FRPMN072 LHC Beam Loss Detector Design: Simulations and Measurements 4198
 
  • B. Dehning, E. Effinger, J. E. Emery, G. Ferioli, E. B. Holzer, D. K. Kramer, L. Ponce, M. Stockner, C. Zamantzas
    CERN, Geneva
 
  The LHC beam loss monitoring system must prevent the super conducting magnets from quenching and protect the machine components from damage. 4000 gas filled ionization chambers are installed all around the LHC ring. They probe the far transverse tail of the hadronic shower induced by lost beam particles. Secondary emission chambers are placed in very high radiation areas for their lower sensitivity.

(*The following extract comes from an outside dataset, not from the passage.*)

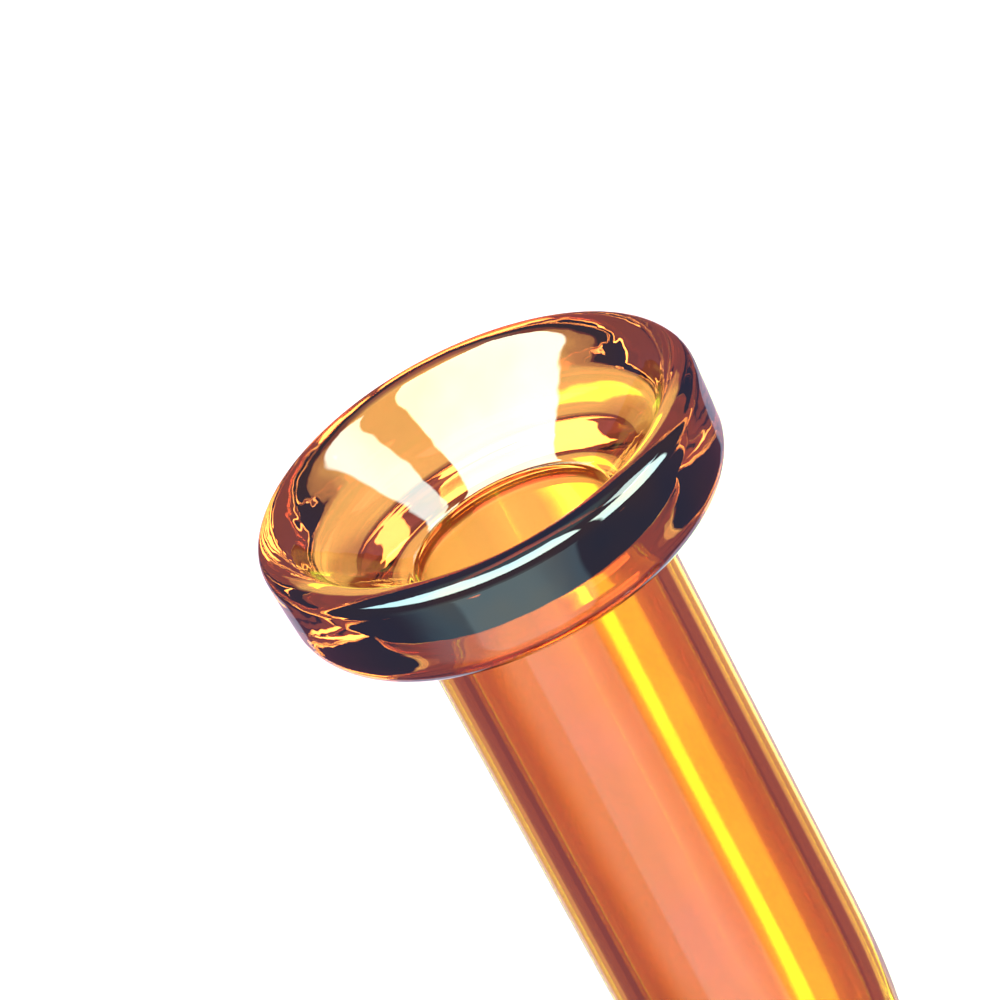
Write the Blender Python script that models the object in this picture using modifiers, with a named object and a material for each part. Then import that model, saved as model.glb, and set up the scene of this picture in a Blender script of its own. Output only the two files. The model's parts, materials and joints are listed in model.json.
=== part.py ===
# Hand-blown glass water pipe: a beaker base, a neck with three ice pinches and a flared, dished
# mouthpiece, and a downstem and a bowl that pull out of their ground joints.
# Metres, +Z up. The pipe stands on its foot with the neck's axis on Z.

import math

import bmesh
import bpy
from mathutils import Matrix, Vector

# Whole object
HEIGHT = 0.300
GAP = 0.0003              # left between sections that are fused, and between seated pieces
SEGMENTS = 48             # around the pipe
SMALL_SEGMENTS = 32       # around the stem and the bowl

# Neck and mouthpiece
NECK_RADIUS = 0.019
WALL = 0.004
BORE_RADIUS = NECK_RADIUS - WALL
RIM_RADIUS = 0.0332
CREST_RADIUS = 0.0304     # where the rim is highest
LIP_RADIUS = 0.0064       # rounding under the rim
RIM_DEPTH = 0.0171        # crest to the underside
THROAT_DEPTH = 0.0143     # crest to the edge of the bore
MOUTH_DEPTH = 0.026       # crest to the seam with the neck

# Ice pinches
PINCH_COUNT = 3
PINCH_HEIGHT = 0.163
PINCH_DEPTH = 0.0075
PINCH_REACH = 0.018       # up and down the neck
PINCH_SPREAD = math.radians(27)

# Beaker and foot
SHOULDER_HEIGHT = 0.118   # seam between neck and beaker
FLARE_RADIUS = 0.030
BASE_RADIUS = 0.052
HEEL_RADIUS = 0.012       # rounding at the foot of the cone
FOOT_THICKNESS = 0.007
FOOT_ROUNDING = 0.0045

# Stem joint, measured along its axis from the point where it meets the beaker
JOINT_TILT = math.radians(45)
JOINT_HEIGHT = 0.064
SOCKET_RADIUS = 0.012
SOCKET_BACK = -0.0115
SOCKET_MOUTH = 0.036
TAPER = 0.05              # loss of radius along a ground joint
STEM_GROUND_RADIUS = 0.0092
STEM_GROUND_END = 0.014
STEM_COLLAR_RADIUS = 0.0115
STEM_TOP = 0.044
TUBE_RADIUS = 0.006
TUBE_BORE = 0.0042
TUBE_END = -0.068
SLIT_COUNT = 3            # cuts right through, so twice as many slits
SLIT_WIDTH = 0.001
SLIT_LENGTH = 0.018
SLIT_MARGIN = 0.005

# Bowl
BOWL_GROUND_RADIUS = 0.0070
BOWL_GROUND_END = 0.026
BOWL_BORE = 0.003
BOWL_COLLAR_TOP = 0.048
CUP_CENTRE = 0.066
CUP_INNER_RADIUS = 0.0123
CUP_WALL = 0.0028
CUP_TOP = 0.072
CUP_HOLE = 0.0025
HANDLE_HEIGHT = 0.062
HANDLE_RADIUS = 0.0034
HANDLE_REACH = 0.026
HANDLE_RISE = 0.010
SCREEN_RADIUS = 0.0064
SCREEN_THICKNESS = 0.0006
SCREEN_HOLE = 0.0007

# Colours, linear RGB
AMBER = (0.90, 0.38, 0.10, 1)
SMOKE_AMBER = (0.62, 0.26, 0.12, 1)
STEEL = (0.60, 0.60, 0.62, 1)


def clear_scene():
    for item in list(bpy.data.objects):
        bpy.data.objects.remove(item, do_unlink=True)


def make_collection(name):
    collection = bpy.data.collections.new(name)
    bpy.context.scene.collection.children.link(collection)
    return collection


def make_material(name, colour, roughness=0.05, metallic=0.0, transmission=0.0):
    material = bpy.data.materials.new(name)
    material.use_nodes = True
    shader = material.node_tree.nodes["Principled BSDF"]
    shader.inputs["Base Color"].default_value = colour
    shader.inputs["Roughness"].default_value = roughness
    shader.inputs["Metallic"].default_value = metallic
    shader.inputs["Transmission Weight"].default_value = transmission
    return material


def arc(centre, radius, start, end, steps):
    """Points (radius, height) on a circle's arc, angles in degrees from +X."""
    points = []
    for step in range(steps + 1):
        angle = math.radians(start + (end - start) * step / steps)
        points.append((centre[0] + radius * math.cos(angle), centre[1] + radius * math.sin(angle)))
    return points


def bezier(start, pull_a, pull_b, end, steps):
    """Points on a cubic curve, with its two ends."""
    points = []
    for step in range(steps + 1):
        t = step / steps
        weights = ((1 - t) ** 3, 3 * t * (1 - t) ** 2, 3 * t * t * (1 - t), t ** 3)
        corners = (start, pull_a, pull_b, end)
        points.append(tuple(sum(w * c[axis] for w, c in zip(weights, corners)) for axis in (0, 1)))
    return points


def without_repeats(points):
    kept = []
    for point in points:
        if not kept or (Vector(point) - Vector(kept[-1])).length > GAP / 10:
            kept.append(point)
    return kept


def shade_round(mesh):
    mesh.shade_smooth()
    mesh.set_sharp_from_angle(angle=math.radians(35))


def add_object(name, data, collection, material=None, parent=None):
    item = bpy.data.objects.new(name, data)
    collection.objects.link(item)
    if material:
        data.materials.append(material)
    if parent:
        item.parent = parent
    return item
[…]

This paper focuses on the signal response of the chambers to various particle types and energies and the simulated prediction of the hadronic shower tails. Detector responses were measured with continuous and bunched proton and mixed particle beams of 30 MeV to 450 GeV at PSI and CERN. Additional test measurements with 662 keV gammas and 174 MeV neutrons were performed on the ionization chamber. The measured signal speed, shape and absolute height are compared to GEANT4 and Garfield simulations. Aging data of SPS ionization chambers are shown. The far transverse tail of the hadronic shower induced by 40 GeV and 920 GeV protons impacting on the internal beam dump of HERA at DESY have been measured and compared to GEANT4 simulations.